Summary

Performance feedback provides an essential lever for improvement at the individual, team, and organizational level. For decision-makers and leaders feedback provides an immediate way to access a range of different perspectives, highlight areas for improvement, identify strengths not previously considered, and monitor performance relative to goals or outcomes. A common challenge is that with input coming from various sources this feedback can be inconsistent—performance outputs can simultaneously be evaluated positively and negatively. Past research exploring responses to performance feedback shows that when it is inconsistent, there is a tendency for decision makers to re-code feedback as successful. Rather than address negative issues, decision-makers continue with current strategies. New findings, however, reveal that inconsistent feedback may yet carry unexpected benefits, prompting decision-makers to seek further clarification of the nature of the task environment, triggering deeper learning and enhanced performance.


Organizational learning—the process of improving actions through better knowledge and understanding—is widely acknowledged as the key to the success of any collaborative enterprise. In order for the organization and its people to learn fast, continuously improve, and remain innovative and efficient, a well-oiled performance feedback loop stands out as an essential support mechanism for effective organizational learning, and therefore a key challenge for leaders to get right.

Where performance feedback is positive decision-makers can confidently stay the course or stick with the status quo, whereas when it is negative they must act to change their current strategies. A problem occurs when feedback is inconsistent. Decision-makers can apply multiple interpretations of the feedback, leading them to miss important cues to make changes to improve performance.

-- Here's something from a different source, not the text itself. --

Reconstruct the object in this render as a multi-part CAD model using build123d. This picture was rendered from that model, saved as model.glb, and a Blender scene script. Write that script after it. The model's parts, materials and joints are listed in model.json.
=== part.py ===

A new study by Cassandra Chambers, Assistant Professor, and Pedro Aceves, Assistant Professor, at Johns Hopkins Carey Business School, and their colleague, Professor Marlon Alves at SKEMA Business School in Paris, explores the ways decision-makers interpret and respond to inconsistent performance feedback, revealing evidence that despite performance feedback being mixed, it can still provide opportunities for learning and help unlock previously untapped pathways for enhanced performance.

Getting to the source of the problem

The interpretation of feedback relates to perceptions of whether a performance output met aspirations vis á vis specific goals. Decision-makers consider achieving a satisfactory aspiration level to be a measure of successful performance, whereas falling below their aspiration level is seen to be suboptimal or even failure. Aspiration levels come from specific goals, such as a specific return on assets, percent of new products in a portfolio, or number of safety violations, etc., or from broader criteria such as profits, innovation, or ESG. The level of accomplishment against these goals is typically measured in comparison with performance in previous years, with other employees, or with competitors.

Decision-makers treat unambiguously positive performance feedback as a sign that all is well, and definitively negative feedback as a call for a change of strategy. This new study looked at whether inconsistent feedback might have any valuable impact on organizational learning and performance. Previous research has shown that confronted with inconsistent performance feedback decision makers are more likely to accept positive aspects of the feedback and to ignore the negative aspects—rather than vice versa. Also, that decision makers are most likely to learn when it is associated with changes in tasks and strategies.

New findings with implications to organizational learning

Based on evidence from over ten years of complete behavioral records in an online knowledge community (that featured a peer-to-peer reward system similar to that used by Microsoft), Chambers and colleagues found an additional, previously unrecorded dynamic at play. They found that in many cases when performance feedback was inconsistent, decision-makers were prompted to seek clarification about their approach to the task and the feedback that they received. This sensemaking process led to deeper learning and understanding and in turn dictated actions that led to improved performance.

Accentuating the positive is a feature of human nature, which in an organizational context can lead decision-makers to give undue attention to favorable assessments. As this tendency is often exhibited in response to inconsistent performance feedback—where positive signals are focused on and the negative ones ignored—it would imply that inconsistent performance feedback offers little benefit to learning and is unlikely to drive improvement. Chambers and colleagues’ study counters this view.

By observing the degree to which the decision-makers they studied changed their strategies after inconsistent performance feedback, and assessing whether the associated behaviors and outcomes were indicative of efforts to improve their understanding of what it takes to perform well, Chambers and colleagues provide compelling evidence that by encouraging decision-makers’ sensemaking efforts in seeking clarification, inconsistent feedback can be a valuable driver of learning and performance enhancement.

These new findings demonstrate that decision-makers and leaders may embrace ambiguity in an effort to learn and that despite the absence of changes in strategies inconsistent performance feedback can actually generate richer learning opportunities relative to consistent feedback. All of which shows that, rather than discarding inconsistent feedback, practitioners should value it and use it as a prompt for learning.